Reconstitution and stability of MVP in liposomes. (A) FRET analysis of N-terminal, fluorescently labeled MVP indicates that MVP can be reconstituted into many lipids and is most stable in asolectin. The inset shows a cartoon of the FRET assay in which tetramers of MVP are separately labeled with either a fluorescent donor or an acceptor and then combined for reconstitution. The strength of the FRET signal indicates the proximity of MVP tetramers and, by extension, the degree of two-dimensional aggregation. (B) Comparison of changes in FRET levels of MVP in different lipids over time. The change in the FRET level was calculated from the difference in the FRET signal intensity under the experimental condition from that of MVP tetramers in detergent (shown in panel A).

Figure 4

Functional analysis of reconstituted MVP. (A) Traces of MVP-n obtained in symmetric 200 mM KCl (pH 8) at −170 and −200 mV. MVP was reconstituted into asolectin liposomes at a 1:100000 protein: lipid molar ratio. The data were digitized at a sampling rate of 40 kHz and low-pass-filtered to 5 kHz through an eight-pole Bessel filter. Shown below the singles are reconstructions of ensemble measurements from averages of single-channel activity. (B) On kinetics from exponential fits to ensemble currents. (C) Voltage ramp from −200 to 200 mV. Activity at the extreme negative and positive voltages indicates MVP reconstitutes equally in both orientations. (D) I–V curve constructed from single-channel measurements of reconstituted MVP-s in asolectin liposomes.

Figure 5

CW-EPR scan of the S6 helix. (A) Schematic showing the membrane topology of MVP, the region scanned for EPR analysis, and a schematic showing how spin-labels on the S6 helix could lie within the proximity of each other in a tetrameric channel.
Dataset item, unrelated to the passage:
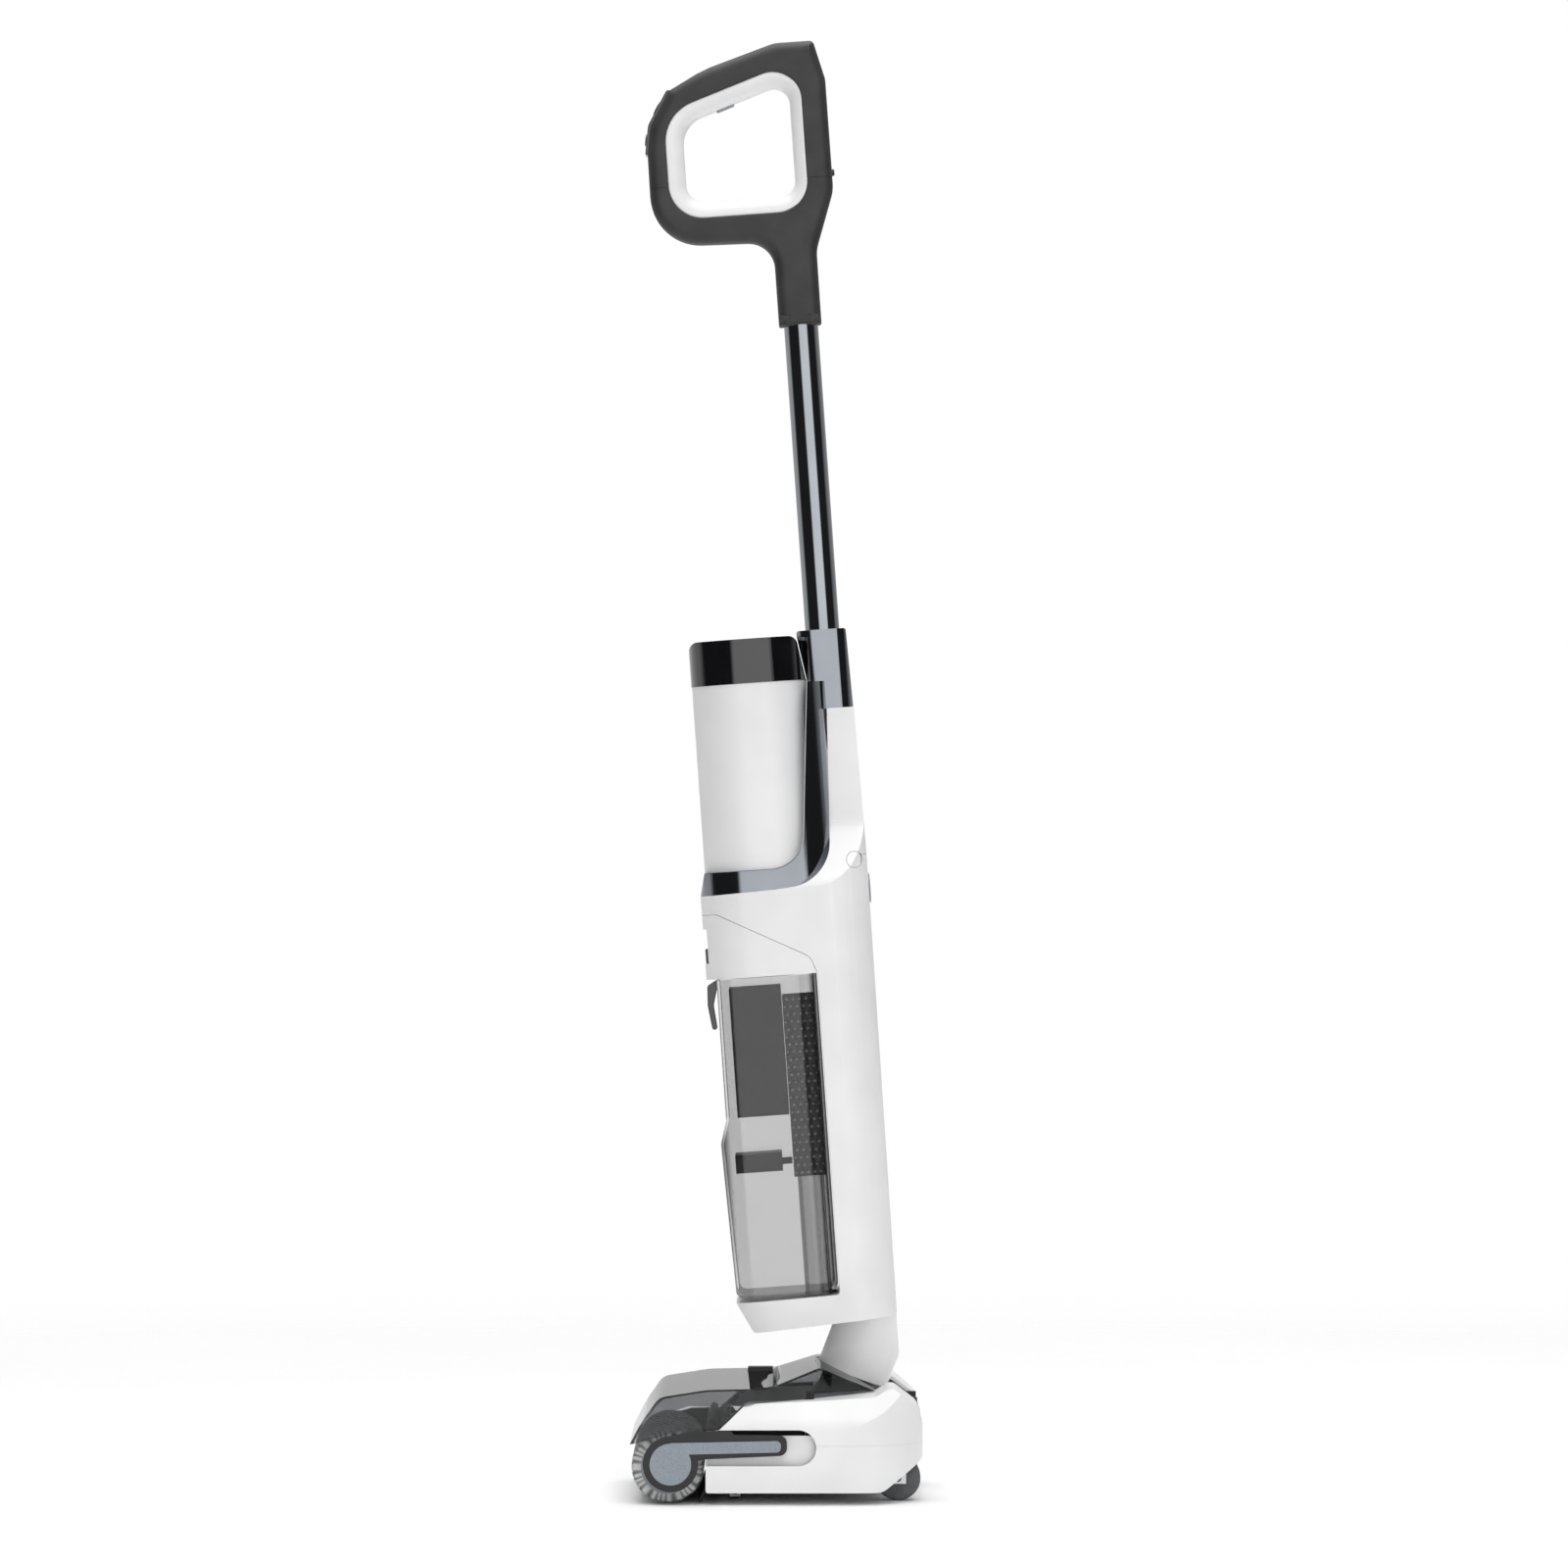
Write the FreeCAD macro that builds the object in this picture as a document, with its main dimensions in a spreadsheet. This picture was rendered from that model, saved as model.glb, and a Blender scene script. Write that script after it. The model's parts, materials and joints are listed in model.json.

In the far right panel, the amplitude-normalized spectra for fully labeled (FL) and underlabeled (UL; 1:8 label:cysteine) 195C mutants are shown. (B) CW-EPR spectra of residues 190–196 in POPC/POPG liposomes. This region is located about midway through the S6 helix. Asterisks indicate spectra that exhibit strong spin–spin coupling. (C) Plots of the environmental parameters for the S6 region. Asterisks indicate residues whose spectra showed spin–spin coupling; the arrow denotes the point at which the periodicity in the mobility data ends. Environmental parameters were not obtained for residue 195 because the strong spin–spin coupling interfered with this analysis.

Figure 6

Comparison of KcsA and MVP closed conformations. (A) Alignment of the MVP pore loop and S6 helix (residues 162–209) with the KcsA pore loop and TM2 (residues 67–120). The alignment was made by submitting only the pore TM2 and S6 regions to ClustalW. Asterisks denote residues with strong spin–spin coupling in each channel. The arrow indicates the point at which MVP appears to lose periodicity in its environmental parameters. (B) ΔH₀^–1 for KcsA in the open (pH 3.5) and closed (pH 7) conformations, and MVP. Arrows denote positions with strong spin–spin coupling. (C) Schematic illustrating the differences observed between the closed conformation of KcsA and MVP. Regions of strong spin–spin coupling for each channel are marked with X’s. The channels differ in the region where the strong spin–spin pattern appears, the number of positions with strong spin–spin coupling, and the mobility of the C-terminal ends of the TM2 or S6 segments. This may indicate that MVP’s helical bundle crossing occurs closer to the middle of the membrane.